**Directions**
Your answer should consist solely of the lines from the one with "own_mesh(made)" through the one with "(0.2, 0.6, 0.5))", copied exactly, endpoints included.

——————————

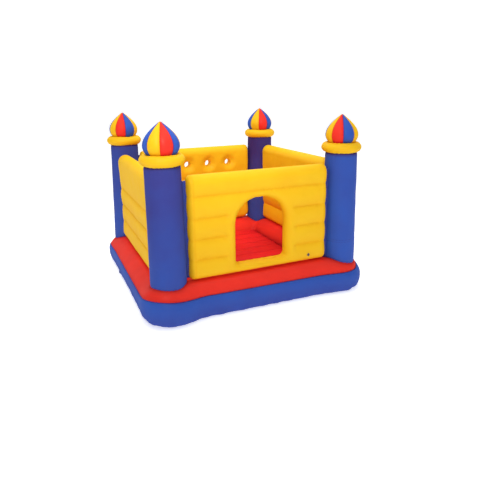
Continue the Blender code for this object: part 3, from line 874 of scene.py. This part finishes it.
def build_wall(wall, patches=(), valve=None):
    verts, faces, shade = wall_mesh(wall, patches)
    turn = Matrix.Rotation(wall.turn * pi / 2, 4, "Z") @ Matrix.Translation((0, -wall.at, 0))
    matrix = np.array(turn)
    points = verts @ matrix[:3, :3].T + matrix[:3, 3]
    if valve is not None:
        flat = near_valve(points, valve)
        points[:, 1] = points[:, 1] * (1 - flat) + valve[1] * flat
    made = mesh_object(wall.name, points, faces, VINYL["yellow"], shade)
    tidy_mesh(made)
    place(made, "yellow_vinyl", f"{wall.name}_skin", fill=0.9)


def door_outline():
    corners = ((DOOR_HALF, DOOR_LOW, DOOR_BOTTOM_R, -90), (DOOR_HALF, DOOR_HIGH, DOOR_TOP_R, 0),
               (-DOOR_HALF, DOOR_HIGH, DOOR_TOP_R, 90), (-DOOR_HALF, DOOR_LOW, DOOR_BOTTOM_R, 180))
    points = []
    for x, z, radius, start in corners:
        centre_x = x - radius if x > 0 else x + radius
        centre_z = z - radius if z == DOOR_HIGH else z + radius
        for angle in np.radians(np.linspace(start, start + 90, 16)):
            points.append((DOOR_X + centre_x + radius * cos(angle), centre_z + radius * sin(angle)))
    points = np.array(points + points[:1])
    step = np.concatenate([[0], np.cumsum(np.linalg.norm(np.diff(points, axis=0), axis=1))])
    even = np.linspace(0, step[-1], 260, endpoint=False)
    return np.column_stack([np.interp(even, step, points[:, 0]), np.interp(even, step, points[:, 1])])


def walls():
    door = door_outline()
    front = Wall("front_wall", 0, FRONT_CREASES, 200, holes=(door,), smooth_zone=0.045, ends=FRONT_ENDS)
    around_door = (DOOR_X - 0.29, DOOR_X + 0.29, front.low + 0.026, 0.905)
    build_wall(front, (around_door,), valve_point("wall_valve"))
    build_wall(Wall("right_wall", 1, SIDE_CREASES, 220, ends=RIGHT_ENDS))
    build_wall(Wall("left_wall", 3, SIDE_CREASES, 240, at=LEFT_WALL_AT))
    turns = np.linspace(0, 2 * pi, 48, endpoint=False)
    ports = [np.column_stack([x + PORTHOLE_R * np.cos(turns), PORTHOLE_Z + PORTHOLE_R * np.sin(turns)])
             for x in PORTHOLE_X]
    patches = [(x - 0.075, x + 0.075, PORTHOLE_Z - 0.072, PORTHOLE_Z + 0.072) for x in PORTHOLE_X]
    back = Wall("back_wall", 2, SIDE_CREASES, 260, holes=ports, dimple=True, ends=BACK_ENDS,
                low_cut=BACK_LOW_CUT)
    build_wall(back, patches)


def webs():
    """Blue strips that tie each wall's ends to its two towers."""
    rows, columns = 90, 12
    s = np.linspace(WALL_END - 0.045, WALL_END + 0.030, columns)[None, :]
    slack = np.sin(pi * np.linspace(0, 1, columns))[None, :]
    for number, wall in enumerate(SIDES):
        for side in (-1, 1):
            short = (wall, side) in (("right", 1), ("back", -1))
            z = np.linspace(0.36 if short else 0.28, WALL_HIGH - 0.035, rows)[:, None]
            wave = 0.0025 * waves(z, 300 + 2 * number + side, 0.09, 0.2) * slack
            at = LEFT_WALL_AT if wall == "left" else WALL_AT
            points = np.stack([side * s + 0 * z, -at + wave, z + 0 * s], axis=-1)
            turn = np.array(Matrix.Rotation(number * pi / 2, 3, "Z"))
            points = points @ turn.T
            name = f"{wall}_wall_web_{'left' if side < 0 else 'right'}"
            # Painted shade: the webs are mixed halfway toward the shade colour all over.
            made = grid_object(name, points, VINYL["blue"], False, np.full(points.shape[:2], 0.5))
            sheet = made.modifiers.new("sheet", "SOLIDIFY")
            sheet.thickness = 0.0009
            sheet.offset = 0.0
            place(made, "blue_vinyl")


# ---- valves ----

def valve_point(name):
    low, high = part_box(f"{name}_seat")
    middle = (low + high) / 2
    if name == "base_valve":
        return (low.x + 0.0012, middle.y, middle.z)
    return (middle.x, low.y + 0.0012, middle.z)


def lathe(name, profile, material, sides=64):
    """Turned piece about local Z from an outline of (radius, height)."""
    around = np.linspace(0, 2 * pi, sides, endpoint=False)
    profile = np.array(profile)
    points = np.stack([profile[:, :1] * np.cos(around), profile[:, :1] * np.sin(around),
                       profile[:, 1:] + 0 * around], axis=-1)
    return grid_object(name, points, material, True)


def finish_valve(made, local, slot_name, node, body):
    made.data.transform(local)
    tidy_mesh(made)
    bevel = made.modifiers.new("soft edges", "BEVEL")
    bevel.width = 0.00025
    bevel.segments = 2
    bevel.limit_method = "ANGLE"
    made.data.set_sharp_from_angle(angle=radians(40))
    place(made, slot_name, node, body=body)


def valve(name, facing, colour):
    point = valve_point(name)
    turn = ((0, 0, -1, 0), (-1, 0, 0, 0), (0, 1, 0, 0)) if facing == "left" else (
        (1, 0, 0, 0), (0, 0, -1, 0), (0, 1, 0, 0))
    local = Matrix.Translation(point) @ Matrix((*turn, (0, 0, 0, 1)))
    seat = ((0.0076, 0.0012), (0.0088, 0.0014), (0.0094, 0.0012), (0.0145, 0.0012), (0.0158, 0.0008),
            (0.016, 0.0004), (0.0088, 0.0004), (0.0088, -0.010), (0.0076, -0.010), (0.0076, 0.0012))
    made = lathe(f"{name}_welded_seat", seat, VALVE_SEATS[colour])
    finish_valve(made, local, "valve_plastic", f"{name}_seat", ROOT)
    stopper = ((0.0052, 0.0028), (0.0055, 0.003), (0.0105, 0.003), (0.0111, 0.0026), (0.0112, 0.0016),
               (0.0072, 0.0016), (0.0072, -0.0115), (0.0052, -0.0115), (0.0052, 0.0028))
    made = lathe(f"{name}_screw_stopper", stopper, VALVE_SEATS[colour])
    finish_valve(made, local, "valve_plastic", f"{name}_stopper", f"{name}_stopper")
    flap = ((0.0, -0.0119), (0.0066, -0.0119), (0.0066, -0.0127), (0.0, -0.0127))
    made = lathe(f"{name}_check_flap", flap, VALVE_PLASTIC)
    finish_valve(made, local, "valve_plastic", f"{name}_flap", f"{name}_flap")
    made = valve_cap(f"{name}_push_cap")
    finish_valve(made, local, "valve_plastic", f"{name}_cap", f"{name}_cap")


def valve_cap(name):
    """Push-in cap: dished disc with a raised rim, plug below, hinge tab above, finger tab below."""
    work = bmesh.new()
    outline = []
    tab_half, sides = 0.0022, 72
    for i in range(sides):
        angle = 2 * pi * i / sides
        x, y = 0.010 * cos(angle), 0.010 * sin(angle)
        if abs(x) < tab_half:
            y = 0.0125 if y > 0 else -0.0132 + 0.0008 * (x / tab_half) ** 2
        outline.append((x, y))
    rings = [(1.0, 0.0035), (1.0, 0.0049), (0.985, 0.0053), (0.9, 0.0054), (0.84, 0.0049), (0.6, 0.0046)]
    loops = []
    for share, z in rings:
        loops.append([work.verts.new((x * share, y * share, z)) for x, y in outline])
    for near, far in zip(loops, loops[1:]):
        for j in range(sides):
            after = (j + 1) % sides
            work.faces.new((near[j], near[after], far[after], far[j]))
    work.faces.new(loops[-1])
    below = [(0.0038, 0.0035), (0.0037, 0.0021), (0.0033, 0.0018)]
    plug = []
    for radius, z in below:
        turns = [2 * pi * i / sides for i in range(sides)]
        plug.append([work.verts.new((radius * cos(turn), radius * sin(turn), z)) for turn in turns])
    for near, far in zip([loops[0], *plug], plug):
        for j in range(sides):
            after = (j + 1) % sides
            work.faces.new((near[after], near[j], far[j], far[after]))
    work.faces.new(list(reversed(plug[-1])))
    bmesh.ops.recalc_face_normals(work, faces=work.faces)
    mesh = bpy.data.meshes.new(name)
    work.to_mesh(mesh)
    work.free()
    mesh.materials.append(VALVE_PLASTIC)
    made = bpy.data.objects.new(name, mesh)
    bpy.context.scene.collection.objects.link(made)
    return made


# ---- floor webs ----

def floor_webs():
    """Pleated sheet under the floor."""
    low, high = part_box("floor_webs")
    pitch = 2 * FLOOR_HALF / CHANNELS
    flange, bend = 0.012, 0.004
    path = [(low.y, low.z)]
    for i in range(1, CHANNELS):
        y = (i - CHANNELS / 2) * pitch
        pleat = ((y - flange, low.z), (y - flange, high.z), (y + flange, high.z), (y + flange, low.z))
        for y_at, z_at in pleat:
            along = np.sign(z_at - path[-1][1])
            if along:
                path += [(y_at, z_at - along * bend), (y_at, z_at)]
            else:
                path += [(y_at - bend, z_at), (y_at, z_at)]
    path.append((high.y, low.z))
    path = np.array(path)
    across = np.linspace(low.x, high.x, 40)
    points = np.stack([across[:, None] + 0 * path[:, 0], path[:, 0] + 0 * across[:, None],
                       path[:, 1] + 0 * across[:, None]], axis=-1)
    # Painted shade on the sheet under the floor.
    made = grid_object("floor_web_sheet", points, VINYL["blue"], False, np.full(points.shape[:2], 0.2))
    sheet = made.modifiers.new("sheet", "SOLIDIFY")
    sheet.thickness = 0.0006
    place(made, "blue_vinyl", "floor_webs")
    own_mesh(made)


# ---- stage ----

def backdrop():
    """Pale studio floor that sweeps up behind the object."""
    made = bpy.data.materials.new("studio_floor")
    made.use_nodes = True
    shader = made.node_tree.nodes["Principled BSDF"]
    shader.inputs["Base Color"].default_value = (0.94, 0.94, 0.94, 1)
    shader.inputs["Roughness"].default_value = 0.9
    shader.inputs["Emission Color"].default_value = (1, 1, 1, 1)
    shader.inputs["Emission Strength"].default_value = 0.55
    radius = 3.0
    bend = [(radius * sin(a) + 7.0, radius * (1 - cos(a))) for a in np.linspace(0, pi / 2, 24)]
    line = [(-14.0, 0.0), *bend, (10.0, 12.0)]
    heading = radians(23.6)
    away = Vector((sin(heading), cos(heading), 0))
    beside = Vector((cos(heading), -sin(heading), 0))
    rows = []
    for far, high in line:
        rows.append([tuple(away * far + beside * side + UP * (high - 0.0006)) for side in (-24.0, 24.0)])
    sweep = grid_object("studio_floor", np.array(rows), made)


def hang_light(name, light, spot, aim):
    made = bpy.data.objects.new(name, light)
    made.location = spot
    made.rotation_euler = (Vector(aim) - Vector(spot)).to_track_quat("-Z", "Y").to_euler()
    bpy.context.scene.collection.objects.link(made)


def soft_light(name, energy, size, spot):
    light = bpy.data.lights.new(name, "AREA")
    light.energy = energy
    light.size = size
    hang_light(name, light, spot, (0, 0, 0.55))


def inside_light():
    """Soft spot from the front that fills the inside over the front wall."""
    light = bpy.data.lights.new("inside_light", "SPOT")
    light.energy = 420
    light.spot_size = radians(32)
    light.spot_blend = 1.0
    light.shadow_soft_size = 0.5
    hang_light("inside_light", light, (-1.6, -3.0, 3.6), (0.2, 0.6, 0.5))


def stage():
    backdrop()
    soft_light("front_light", 185, 3.6, (-3.6, -8.4, 4.6))
    soft_light("key_light", 16, 3.6, (3.0, -4.6, 4.4))
    soft_light("top_light", 105, 5.0, (0.0, 0.2, 3.4))
    inside_light()
    world = bpy.data.worlds.new("studio")
    world.use_nodes = True
    world.node_tree.nodes["Background"].inputs["Color"].default_value = (1, 1, 1, 1)
    world.node_tree.nodes["Background"].inputs["Strength"].default_value = 0.25
    bpy.context.scene.world = world
    bpy.context.scene.view_settings.view_transform = "Standard"


CAMERA_AT = (-1.4442, -3.6459, 1.5475)
CAMERA_TURN = (23.605, -13.294, -0.751)     # heading, pitch and roll in degrees


def camera():
    """Viewing angle of a person standing to the front left."""
    heading, pitch, roll = [radians(angle) for angle in CAMERA_TURN]
    ahead = Vector((sin(heading) * cos(pitch), cos(heading) * cos(pitch), sin(pitch)))
    right = ahead.cross(UP).normalized()
    up = right.cross(ahead)
    level, tilt = cos(roll), sin(roll)
    right, up = right * level + up * tilt, up * level - right * tilt
    lens = bpy.data.cameras.new("camera")
    lens.lens = 34.12
    lens.sensor_width = 36
    lens.shift_x = 0.02
    lens.shift_y = -0.1
    made = bpy.data.objects.new("camera", lens)
    turn = Matrix((right, up, -ahead)).transposed().to_4x4()
    made.matrix_world = Matrix.Translation(CAMERA_AT) @ turn
    bpy.context.scene.collection.objects.link(made)
    bpy.context.scene.camera = made


camera()
stage()
base()
jump_floor()
for tower_index, tower_name in enumerate(TOWERS):
    corner_tower(tower_name, tower_index)
walls()
webs()
floor_webs()
valve("base_valve", "left", "blue")
valve("wall_valve", "front", "yellow")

——————————

**Exercise result**
    own_mesh(made)


# ---- stage ----

def backdrop():
    """Pale studio floor that sweeps up behind the object."""
    made = bpy.data.materials.new("studio_floor")
    made.use_nodes = True
    shader = made.node_tree.nodes["Principled BSDF"]
    shader.inputs["Base Color"].default_value = (0.94, 0.94, 0.94, 1)
    shader.inputs["Roughness"].default_value = 0.9
    shader.inputs["Emission Color"].default_value = (1, 1, 1, 1)
    shader.inputs["Emission Strength"].default_value = 0.55
    radius = 3.0
    bend = [(radius * sin(a) + 7.0, radius * (1 - cos(a))) for a in np.linspace(0, pi / 2, 24)]
    line = [(-14.0, 0.0), *bend, (10.0, 12.0)]
    heading = radians(23.6)
    away = Vector((sin(heading), cos(heading), 0))
    beside = Vector((cos(heading), -sin(heading), 0))
    rows = []
    for far, high in line:
        rows.append([tuple(away * far + beside * side + UP * (high - 0.0006)) for side in (-24.0, 24.0)])
    sweep = grid_object("studio_floor", np.array(rows), made)


def hang_light(name, light, spot, aim):
    made = bpy.data.objects.new(name, light)
    made.location = spot
    made.rotation_euler = (Vector(aim) - Vector(spot)).to_track_quat("-Z", "Y").to_euler()
    bpy.context.scene.collection.objects.link(made)


def soft_light(name, energy, size, spot):
    light = bpy.data.lights.new(name, "AREA")
    light.energy = energy
    light.size = size
    hang_light(name, light, spot, (0, 0, 0.55))


def inside_light():
    """Soft spot from the front that fills the inside over the front wall."""
    light = bpy.data.lights.new("inside_light", "SPOT")
    light.energy = 420
    light.spot_size = radians(32)
    light.spot_blend = 1.0
    light.shadow_soft_size = 0.5
    hang_light("inside_light", light, (-1.6, -3.0, 3.6), (0.2, 0.6, 0.5))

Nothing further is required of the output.